LONDON — Staying in a customs union with the EU after Brexit would be a “complete sellout of Britain..

LONDON — Staying in a customs union with the EU after Brexit would be a “complete sellout of Britain’s national interests,” Liam Fox will say Tuesday, in a challenge to Labour and rebel Conservative MPs hoping to alter the government’s Brexit course.

With a parliamentary vote on a customs union looming, the international trade secretary will use a speech in London to spell out why the government opposes such an approach — and issue his strongest attack yet on the policy, which is backed by major U.K. businesses, the Labour party and a number of Tory MPs.

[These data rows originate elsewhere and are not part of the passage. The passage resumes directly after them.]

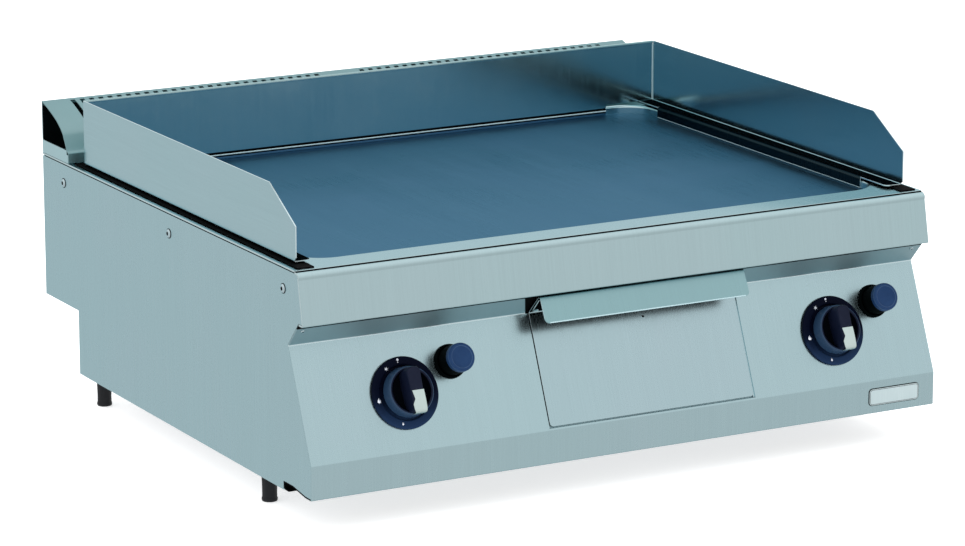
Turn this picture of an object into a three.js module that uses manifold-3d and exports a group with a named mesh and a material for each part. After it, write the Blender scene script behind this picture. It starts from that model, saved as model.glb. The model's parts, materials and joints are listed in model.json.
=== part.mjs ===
// Countertop gas griddle with a flat recessed plate, three-sided splash guard, sloping control
// panel, grease drawer and a rear flue hood.  Millimetres, +Z up, front towards -Y, left is -X.
// The pieces are drawn in a working frame: x = 0 on the centre line, y = 0 on the lower front
// band, z = 0 on the worktop surface.  The last step moves the group so that the origin is the
// centre of the footprint, on the surface that the feet stand on.
import * as THREE from 'three';
import { mergeVertices } from 'three/addons/utils/BufferGeometryUtils.js';
import Module from 'manifold-3d';

const wasm = await Module();
wasm.setup();

// ---------------------------------------------------------------- driving dimensions
const HALF_W = 400;          // half of the body width
const REAR_Y = 707;          // rear face
const T_SHEET = 1.5;         // casing sheet
const T_TOP = 2;             // worktop sheet
const GAP = 0.3;             // clearance between touching pieces
const BODY_BOTTOM = -250;    // underside of the side panels
const FOOT_BOTTOM = -288;    // surface the feet stand on
const FRONT_BOTTOM = -246;   // underside of the lower front band
const NOTCH_Y = 611;         // front of the rear service recess
const NOTCH_Z = -173;        // top of the rear service recess
const NOSE_Y = 31.2, NOSE_R = 5;            // rounded front edge of the worktop
const BAND_Y = 16.5, BAND_Z = -58.8;        // lower edge of the worktop's front band
const LIP_Y = 26.7;                         // rear end of the lip below the band
const VEE_Y = 51.1, VEE_Z = -85.8;          // inner line of the finger recess
const FOLD_Z = -207.5;                      // fold between the sloping panel and the band below
const WELL_X = 369.5, WELL_Y0 = 71.5, WELL_Y1 = 612.8, WELL_R = 38;  // recessed well in the worktop
const PLATE_Z = -10, PLATE_T = 12;          // cooking surface and plate thickness
const GUARD_X = 389, GUARD_Y1 = 611, GUARD_TOP = 79;  // splash guard planes and height
const GUARD_FRONT = 54.4, GUARD_BREAK_Y = 117.2, GUARD_CHAMFER_Z = 42.7;
const FLANGE_Z = 4, FLANGE_W = 21, LIP_BOTTOM = -9.3;
const FLUE_Y = 632, FLUE_BOX_Z = 15.8;      // flue base
const KNOB_X = 275, KNOB_S = 64;            // knob axis: across, and up the sloping panel
const BEZEL_R = 40, COLLAR_R = 28, BAR_TOP = 33;
const BUTTON_DX = 61.5, BUTTON_S = 91, BUTTON_R = 16, BUTTON_TOP = 31;
const DRAWER_X0 = -106, DRAWER_X1 = 157;    // drawer front
const TRAY_LEN = 412, TRAY_TOP = -158, TRAY_BOTTOM = -203.7;
const BURNER_X = 175, BURNER_Z = -85, BURNER_R = 17;
const SLOT_W = 6, SLOT_PITCH = 12;          // flue hood slots
const FOOT_X = 376, FOOT_Y = [151, 595], FOOT_R = 9;

// ---------------------------------------------------------------- helpers
const group = new THREE.Group();

const MATS = {
  steel: { color: 0x9fb8bd, roughness: 0.32, metalness: 0.95 },
  polished: { color: 0xc4d2d6, roughness: 0.16, metalness: 1.0 },
  plate: { color: 0x46586a, roughness: 0.38, metalness: 0.9 },
  inner: { color: 0x8b9296, roughness: 0.5, metalness: 0.8 },
  burner: { color: 0x7b7f80, roughness: 0.55, metalness: 0.8 },
  brass: { color: 0xb08d4a, roughness: 0.4, metalness: 0.9 },
  black: { color: 0x191d27, roughness: 0.45, metalness: 0.0 },
  chrome: { color: 0xdde6e4, roughness: 0.15, metalness: 1.0 },
  rubber: { color: 0x141619, roughness: 0.7, metalness: 0.0 },
  ceramic: { color: 0xd9d4c8, roughness: 0.5, metalness: 0.0 },
};

function add(name, geometry, mat, parent = group) {
  const m = new THREE.Mesh(geometry, new THREE.MeshStandardMaterial(MATS[mat]));
  m.name = name;
  parent.add(m);
  return m;
}
function toSolid(geometry) {
  let g = geometry.clone();
  g.deleteAttribute('normal');
  g.deleteAttribute('uv');
  g = mergeVertices(g, 1e-4);
  return new wasm.Manifold(new wasm.Mesh({
    numProp: 3,
    vertProperties: new Float32Array(g.attributes.position.array),
    triVerts: new Uint32Array(g.index.array),
  }));
}
function fromSolid(solid) {
  const m = solid.getMesh();
  const g = new THREE.BufferGeometry();
  g.setAttribute('position', new THREE.BufferAttribute(new Float32Array(m.vertProperties), 3));
  g.setIndex(new THREE.BufferAttribute(new Uint32Array(m.triVerts), 1));
  g.computeVertexNormals();
  return g;
}
function cut(base, ...tools) {
  let s = toSolid(base);
  for (const t of tools) s = s.subtract(toSolid(t));
  return fromSolid(s);
}
function join(base, ...others) {
  let s = toSolid(base);
  for (const t of others) s = s.add(toSolid(t));
  return fromSolid(s);
}
function box(x0, x1, y0, y1, z0, z1) {
  const g = new THREE.BoxGeometry(x1 - x0, y1 - y0, z1 - z0);
  g.translate((x0 + x1) / 2, (y0 + y1) / 2, (z0 + z1) / 2);
  return g;
}
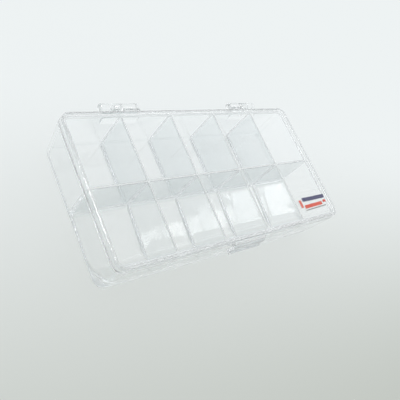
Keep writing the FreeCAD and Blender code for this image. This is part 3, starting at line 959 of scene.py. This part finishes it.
# The sky's colour by height: horizon, high up, and straight overhead. A soft glow adds
# glow * smoothstep of the cosine of the angle from its place.
def makeWorld():
    world = bpy.data.worlds.new("softBox")
    bpy.context.scene.world = world
    world.use_nodes = True
    tree = world.node_tree
    tree.nodes.clear()
    output = addNode(tree, "ShaderNodeOutputWorld")
    sky = addNode(tree, "ShaderNodeBackground")
    direction = addNode(tree, "ShaderNodeTexCoord").outputs["Generated"]
    ramp = addNode(tree, "ShaderNodeValToRGB")
    ramp.color_ramp.elements[0].color = studio["horizon"]
    ramp.color_ramp.elements[1].color = studio["zenith"]
    for place in studio["highSpan"]:
        ramp.color_ramp.elements.new(place).color = studio["high"]
    toward = addNode(tree, "ShaderNodeVectorMath", operation="DOT_PRODUCT")
    toward.inputs[1].default_value = skyward(*studio["glowPlace"])
    feed(tree, toward.inputs[0], direction)
    far, near = (math.cos(math.radians(angle)) for angle in studio["glowReach"])
    glow = fade(tree, toward.outputs["Value"], far, near, kind="SMOOTHSTEP")
    strength = calculate(tree, "MULTIPLY_ADD", glow, studio["glow"], studio["worldStrength"])
    feed(tree, ramp.inputs["Fac"], partsOf(tree, direction)["Z"])
    feed(tree, sky.inputs["Color"], ramp.outputs["Color"])
    feed(tree, sky.inputs["Strength"], strength)
    feed(tree, output.inputs["Surface"], sky.outputs["Background"])


# An area lamp that faces the case. Power = pi * area * radiance.
def addLamp(name, values):
    width, height = values["width"] * millimetre, values["height"] * millimetre
    light = bpy.data.lights.new(name, "AREA")
    light.shape = "RECTANGLE"
    light.size, light.size_y = width, height
    light.energy = math.pi * width * height * values["radiance"]
    lamp = bpy.data.objects.new(name, light)
    direction = skyward(values["azimuth"], values["elevation"])
    lamp.location = direction * values["distance"] * millimetre
    facing = direction.to_track_quat("Z", "Y").to_matrix()
    roll = Matrix.Rotation(math.radians(values["roll"]), 3, "Z")
    lamp.rotation_euler = (facing @ roll).to_euler()
    lamp.visible_glossy = values["mirrored"]
    lamp.visible_transmission = lamp.visible_diffuse = not values["mirrored"]
    bpy.context.scene.collection.objects.link(lamp)


view = {
    "place": (-152.4, -68.6, 171.3),
    "target": (-19.2, -12.5, 25.0),
    "roll": 49.3,
    "lens": 43.5,
    "nearest": 10.0,
}


def addCamera():
    camera = bpy.data.objects.new("camera", bpy.data.cameras.new("camera"))
    camera.data.lens = view["lens"]
    camera.data.clip_start = view["nearest"] * millimetre
    place, target = Vector(view["place"]), Vector(view["target"])
    level = (target - place).to_track_quat("-Z", "Y").to_matrix().to_4x4()
    turn = Matrix.Rotation(math.radians(view["roll"]), 4, "Z")
    camera.matrix_world = Matrix.Translation(place * millimetre) @ level @ turn
    bpy.context.scene.collection.objects.link(camera)
    bpy.context.scene.camera = camera


report("studio")
makeFloor()
makeWorld()
for lampName, lampValues in lamps.items():
    addLamp(lampName, lampValues)
addCamera()
scene = bpy.context.scene
scene.view_settings.view_transform = "Standard"
for kind in ("max", "transmission", "glossy"):
    setattr(scene.cycles, kind + "_bounces", studio["bounces"])
scene.cycles.diffuse_bounces = studio["diffuseBounces"]

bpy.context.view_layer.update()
report("done")
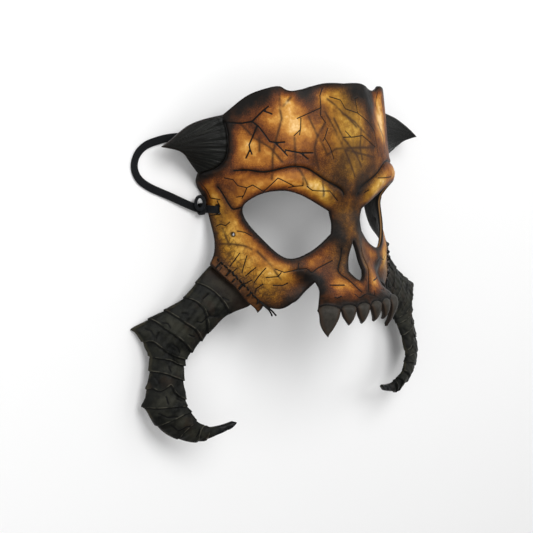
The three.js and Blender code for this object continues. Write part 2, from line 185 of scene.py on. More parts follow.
def sweep(name, path, across, out, section, closed):
    """Carry a section along a path in mm; across and out are its two directions at every point."""
    count, total = len(section), len(section) * len(path)
    points = np.vstack([[p + across[k] * a + out[k] * b for a, b in section] for k, p in enumerate(path)])
    faces = []
    for k in range(len(path) if closed else len(path) - 1):
        for j in range(count):
            a, b = k * count + j, k * count + (j + 1) % count
            faces.append((a, b, (b + count) % total, (a + count) % total))
    if not closed:
        faces.append(tuple(reversed(range(count))))
        faces.append(tuple(range(total - count, total)))
    piece = new_piece(name, points * MM, faces)
    store(piece, "along_mm", np.repeat(run_along(path), count))
    store(piece, "across_mm", np.tile([a for a, b in section], len(path)))
    return piece


def directions(path, level):
    """The directions across a level band and out of its wide face, at every point of its path."""
    ahead = unit(np.gradient(path, axis=0))
    side = unit(np.cross(np.broadcast_to(level, path.shape), ahead))
    return side, np.cross(ahead, side)


route = smooth_line([(x, y + FACE_SHIFT, z) for x, y, z in STRAP_ROUTE], STRAP_STEP)
w, t = STRAP_WIDTH / 6, STRAP_THICK / 2
strap_section = band_section(STRAP_WIDTH, STRAP_THICK, STRAP_CORNER, [(-w, -t), (w, -t)], [(w, t), (-w, t)])
strap = sweep("strap", route, *directions(route, (0, 0, 1)), strap_section, closed=False)
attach(strap, "root")
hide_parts("elastic_strap")

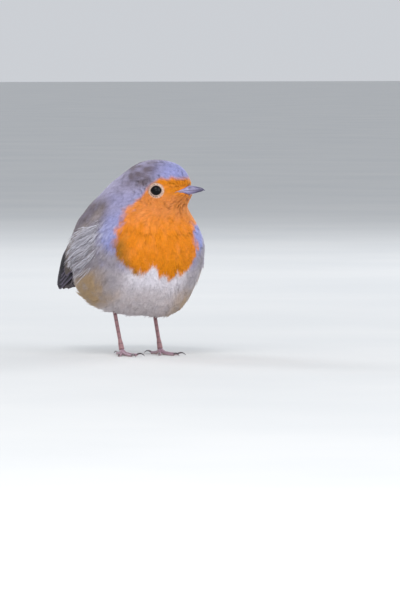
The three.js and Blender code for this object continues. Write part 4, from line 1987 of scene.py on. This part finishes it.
@dataclass
class Leg:
    """One leg: the scaled shank, four toes with their pads and their claws."""

    stage: Stage
    side: int
    stance: float = 9.5  # how far the foot stands from the bird's middle
    foot: tuple[float, float, float] = (0.0, 0.0, 2.3)
    heel: tuple[float, float, float] = (0.4, 10.6, 25.8)
    taper: float = 0.72  # a toe's girth at its tip, of that at its root
    flat: float = 0.13  # how much of a toe's underside the floor presses flat
    scutes: float = 9.0  # how many scutes the shank has down its front

    def sweep(
        self,
        path: Array,
        section: Callable[[Array, Array], tuple[Array, Array]],
        rings: int,
        sides: int,
        tint: Callable[[Array, Array], Array],
    ) -> bpy.types.Object:
        """Draws a rod along a path.

        Args:
            path: Places along it, from the leg's foot, with X towards the outer side.
            section: Gives how far the surface is across and up, at shares of the length and turns.
            rings: How many rings it has.
            sides: How many corners a ring has.
            tint: Gives its colours.

        Returns:
            The rod.
        """
        knots = path * np.array([self.side, 1, 1]) + np.array([self.side * self.stance, 0, 0])

        def place(t: Array, turn: Array) -> Array:
            """Places on the rod, none of them under the floor.

            Args:
                t: Shares of the length.
                turn: Turns about it, in radians.

            Returns:
                The places, in millimetres.
            """
            at = t * (len(knots) - 1)
            low = np.minimum(at.astype(int), len(knots) - 2)
            f = (at - low)[:, None]
            point = knots[low] * (1 - f) + knots[low + 1] * f
            slope = np.gradient(knots, axis=0)
            way = unit(slope[low] * (1 - f) + slope[low + 1] * f)
            upright = np.abs(way[:, 2:]) > 0.8
            top = np.where(upright, np.array([0.0, -1.0, 0.0]), np.array([0.0, 0.0, 1.0]))
            over = across(top, way)
            wide, high = section(t, turn)
            out = point + np.cross(way, over) * wide[:, None] + over * high[:, None]
            out[:, 2] = np.maximum(out[:, 2], 0.0)
            return out

        return shaped(self.stage, rings, sides, place, tint)

    @staticmethod
    def closed(t: Array, share: float) -> Array:
        """Rounds off both ends of a rod over a share of its length."""
        near = np.clip(np.minimum(t, 1 - t) / share, 0, 1)
        return np.sqrt(np.maximum(1 - (1 - near) ** 2, 0.0004))

    def shank(self) -> bpy.types.Object:
        """Makes the shank, with overlapping scutes down its front and a joint at each end.

        Returns:
            The shank.
        """
        path = np.linspace(np.array(self.foot), np.array(self.heel), 30)
        wide = ((0, 1.3), (0.1, 1.15), (0.22, 0.82), (0.75, 0.82), (0.93, 1.15), (1, 1.2))
        deep = ((0, 1.35), (0.1, 1.25), (0.22, 1.0), (0.75, 0.98), (0.93, 1.3), (1, 1.35))

        def section(t: Array, turn: Array) -> tuple[Array, Array]:
            """How far across and up the surface is, with scutes in front and wrinkles behind.

            Args:
                t: Shares of the length.
                turn: Turns about it, in radians.

            Returns:
                The two distances, in millimetres.
            """
            front = smooth(-0.1, 0.5, np.sin(turn))
            scute = 0.1 * ((t * self.scutes) % 1.0) * front * smooth(0.02, 0.1, t)
            scute = scute + 0.03 * np.sin(t * 150) * (1 - front)
            end = self.closed(t, 0.03)
            over = np.cos(turn) * (through(wide, t) + scute * 0.5) * end
            return over, np.sin(turn) * (through(deep, t) + scute) * end

        def tint(t: Array, turn: Array) -> Array:
            """Darker in front, with dark seams between the scutes.

            Args:
                t: Shares of the length.
                turn: Turns about it, in radians.

            Returns:
                One linear colour for each.
            """
            front = smooth(-0.1, 0.5, np.sin(turn))
            colour = mix(Bare.SHANK, Bare.SHANK_FRONT, front * 0.7)
            seam = smooth(0.2, 0.0, (t * self.scutes) % 1.0) * front
            return mix(colour, Bare.SHANK_SEAM, seam * 0.7)

        return self.sweep(path, section, 109, 20, tint)

    def heading(self, toe: Toe, far: Array, height: Array) -> Array:
        """Places along a toe, so far from the foot's middle and so high."""
        turn = math.radians(toe.heading)
        return np.stack([math.sin(turn) * far, -math.cos(turn) * far, height], -1)

    def toe(self, toe: Toe) -> bpy.types.Object:
        """Makes one toe, with scutes on top and pads under it.

        Args:
            toe: Which toe.

        Returns:
            The toe.
        """

        def thick(t: Array | float) -> Array | float:
            """How thick the toe is at shares of its length."""
            return toe.girth * (1 + (self.taper - 1) * t)

        far = (0.2, 0.25 * toe.length, 0.55 * toe.length, toe.length)
        height = (2.2, thick(1 / 3) + 0.1, thick(2 / 3) - self.flat, thick(1.0) - self.flat)
        fine = np.linspace(0, 1, 24)
        rise = through(tuple(zip((0, 0.3, 0.6, 1), height)), fine)
        path = self.heading(toe, np.interp(fine, (0, 0.25, 0.55, 1), far), rise)

        def section(t: Array, turn: Array) -> tuple[Array, Array]:
            """How far across and up the surface is, with scutes on top and pads below.

            Args:
                t: Shares of the length.
                turn: Turns about it, in radians.

            Returns:
                The two distances, in millimetres.
            """
            s = np.sin(turn)
            pads = 0.13 * (np.cos(t * 2 * math.pi * toe.pads) - 0.3) * smooth(0.15, 0.3, t)
            scute = 0.09 * ((t * toe.length * 0.95) % 1.0) * smooth(0.1, 0.6, s)
            end = self.closed(t, 0.05)
            wide = np.cos(turn) * (thick(t) * 0.92 + 0.6 * pads * (s < 0.4)) * end
            high = thick(t) * (1 - 0.12 * (s > 0)) + scute + pads * smooth(0.1, -0.4, s)
            return wide, s * high * end

        def tint(t: Array, turn: Array) -> Array:
            """Paler below, with dark seams between the scutes.

            Args:
                t: Shares of the length.
                turn: Turns about it, in radians.

            Returns:
                One linear colour for each.
            """
            s = np.sin(turn)
            colour = mix(Bare.TOE, Bare.TOE_PAD, smooth(0.1, -0.6, s))
            seam = smooth(0.25, 0.0, (t * toe.length * 0.95) % 1.0) * smooth(0.1, 0.5, s)
            return mix(colour, Bare.TOE_SEAM, seam * 0.65)

        return self.sweep(path, section, 73, 16, tint)

    def claw(self, toe: Toe) -> bpy.types.Object:
        """Makes one curved claw.

        Args:
            toe: The toe that it ends.

        Returns:
            The claw.
        """
        t = np.linspace(0, 1, 14)
        root = toe.length - 0.35
        reach = toe.claw + 0.65
        corners = (
            (root, toe.girth * self.taper * 0.95),
            (root + reach * 0.6, toe.girth + 1.1),
            (root + reach, 0.14),
        )
        far, height = (
            (1 - t) ** 2 * a + 2 * t * (1 - t) * b + t**2 * c for a, b, c in zip(*corners)
        )

        def section(t: Array, turn: Array) -> tuple[Array, Array]:
            """How far across and up the surface is: flatter below.

            Args:
                t: Shares of the length.
                turn: Turns about it, in radians.

            Returns:
                The two distances, in millimetres.
            """
            end = self.closed(t, 0.04)
            size = toe.girth * (0.6 - 0.48 * t)
            s = np.sin(turn)
            return np.cos(turn) * size * 0.78 * end, s * size * (1.05 - 0.35 * (s < 0)) * end

        def tint(t: Array, turn: Array) -> Array:
            """Darker to the tip."""
            return mix(Bare.CLAW_ROOT, Bare.CLAW_TIP, smooth(0.05, 0.6, t))

        return self.sweep(self.heading(toe, far, height), section, 27, 12, tint)

    def build(self, skin: Finish, horn: Finish) -> None:
        """Makes the leg's pieces.

        Args:
            skin: The finish of shank and toes.
            horn: The finish of the claws.
        """
        word = side_word(self.side)
        finished(self.shank(), f"leg_{word}", skin, (f"shank_{word}",))
        toes = join([self.toe(toe) for toe in TOES.values()])
        finished(toes, f"toes_{word}", skin, [f"toe_{word}_{name}" for name in TOES])
        claws = join([self.claw(toe) for toe in TOES.values()])
        finished(claws, f"claws_{word}", horn, [f"claw_{word}_{name}" for name in TOES])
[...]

A customs union, Fox will say, would not only limit the U.K.’s ability to reach new trade agreements with non-EU countries — the cornerstone of the government’s “Global Britain” agenda — but would also leave the U.K. forced to accept “EU trade rules without any say in how they were made” and would limit the U.K.’s international development agenda by blocking efforts to help “the world’s poorest nations trade their way out of poverty,” he will claim.

“As rule-takers, without any say in how the rules were made, we would be in a worse position than we are today. It would be a complete sellout of Britain’s national interests,” he will say, according to pre-briefed extracts from his speech to be given at Bloomberg’s London office.

Comparing the position the U.K. would be in to that held by Turkey, which has a form of customs union with the EU, Fox will say that such an arrangement would “remove the bulk of incentives for other countries to enter into comprehensive free-trade agreements with the U.K. if we were unable to alter the rules in whole sectors of our economy.”

The U.K. would be negotiating trade deals with non-EU countries “with one arm tied behind our back,” he will add, saying this would force the government to “forfeit many of the opportunities that would otherwise be available to us.”

Fox’s speech comes a day after Labour leader Jeremy Corbyn set out his party’s support for a customs union with the EU, arguing that it would “ensure that there are no tariffs with Europe and help avoid any need for a hard border in Northern Ireland.”

Labour’s policy shift creates a huge risk for Theresa May’s government, after several Conservative MPs who support as close as possible a relationship with the EU backed an amendment to the Trade Bill, which is due to return to parliament in the coming weeks, which aims to keep the U.K. in a customs union. Labour officials believe that only 10 Tory rebels are needed for the government to be defeated on the amendment.

May is due to set out more details about the government’s plan for the future economic relationship it wants with the EU in a major speech on Friday. But in his speech, Fox will argue that the U.K.’s trading “practices and patterns” need to change after Brexit.

“Our approach should not be premised on simply identifying how much of our current relationship we want to keep, but what we need to prosper in a rapidly changing global environment,” he will say, pointing out that non-EU countries’ share of U.K. trade has increased since 2005 from 44 percent to 57 percent today.

He will say his Department for International Trade, which was set up in the wake of the June 2016 EU referendum vote for Brexit, had been “pursuing a more flexible approach to our country’s trading future.”

“We will consider multi-country alliances of the like-minded right down to bilateral arrangements,” he will say.